The new Edge has abandoned many of the old Edge features and has onboarded new ones. Setting it up is very fast, and it gives you the choice of importing your favourites, passwords, browsing history, etc, from Chrome and other browsers directly. Unlike the old Edge browser, the new Edge works with Windows 7, Windows 8.1 and macOS, in addition to Windows 10. No more dozens of headlines from Microsoft’s news service, except you select the “informational” layout. The new Edge also supports Progressive Web Apps. You can download your favourite website as an HTML-based web app, and run it without having to run Edge itself. 

Microsoft is indeed breaking away from its legacy culture. It is taking an “if you can’t beat them, join them” approach. Since its first browser, it has had difficulties in attracting developers to write extensions for its browsers. While Chrome and Firefox have thousands of extensions, for almost everything imaginable, the old Edge has just about 300 extensions, five years after it was released. That will no longer be a problem. The Chromium-based Edge browser has been built to work with Google’s existing extension, in addition to Microsoft’s curated Edge extensions. A user can easily go to Chrome Web Store, download and install the Google extensions needed. This is a big lesson for entrepreneurs and product managers. Many times, you don’t have to reinvent the wheel. 

No doubt, the browser war is getting tougher, especially against Chrome’s dominance. Other competing browsers are leveraging the small advantage they can.  Recently, Brave’s browser just surpassed 15 million active users. For those who don’t know about Brave, Brave is a privacy-focused web browser that shares its advertising revenues with users. It comes with a built-in digital wallet for its native cryptocurrency, the Basic Attention Token (BAT). For users who opt-in to view ads, Brave will pay out up to 70% of its revenue by depositing BAT in their browser wallets. From there, users can exchange their BAT for other cryptocurrencies like bitcoins (BTC), Ethereum (ETH). As it scales, it will definitely challenge Google’s dominance. For a quick reminder, Google and Facebook track users’ online activity, collect their behavioural data and sell that data to the highest bidder. They receive 100% of the advertising revenues from that sale, while users receive nothing. Now, imagine what happens when people realize that they can get the same browsing experience (even better), without giving up their privacy and still get paid for it. 

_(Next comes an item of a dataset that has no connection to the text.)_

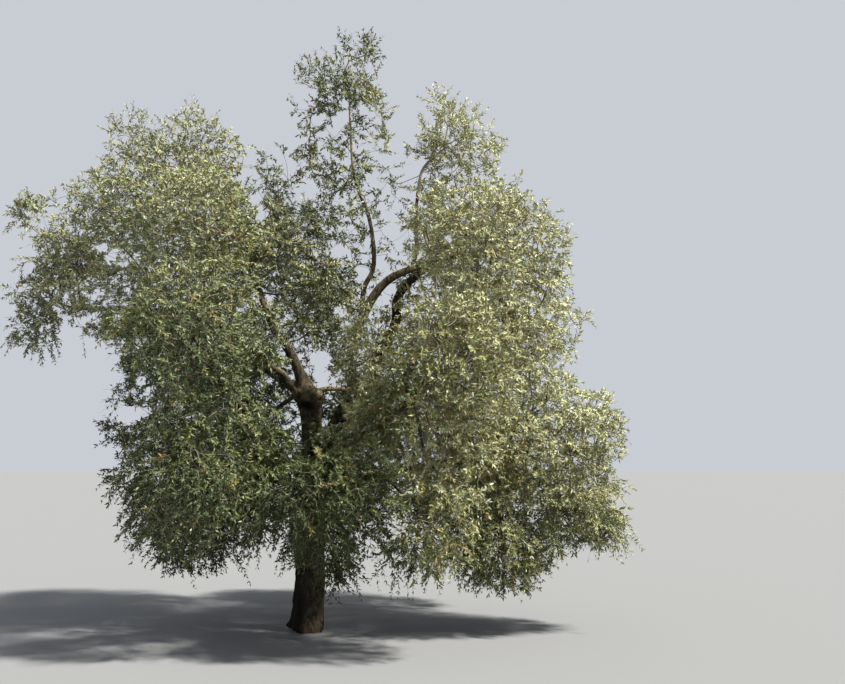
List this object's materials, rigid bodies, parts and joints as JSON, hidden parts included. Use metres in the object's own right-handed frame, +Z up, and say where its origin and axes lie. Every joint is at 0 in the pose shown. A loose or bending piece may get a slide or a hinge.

In all, Microsoft new Edge, Brave, Opera, all built on open source Chromium (by Google) are gearing to challenge Chrome’s dominance. Google is not relaxing as well. Last year August, it announced a new initiative, Privacy Sandbox, to improve the security and privacy of users. While this is a good move, the challenge still remains that it will be difficult for them to kick against their tracking habit. Tracking users is essential to their business model and at the core of their shareholder value proposition. It will be interesting to see how things play out in coming months. In the meantime, Welcome Chromium Edge!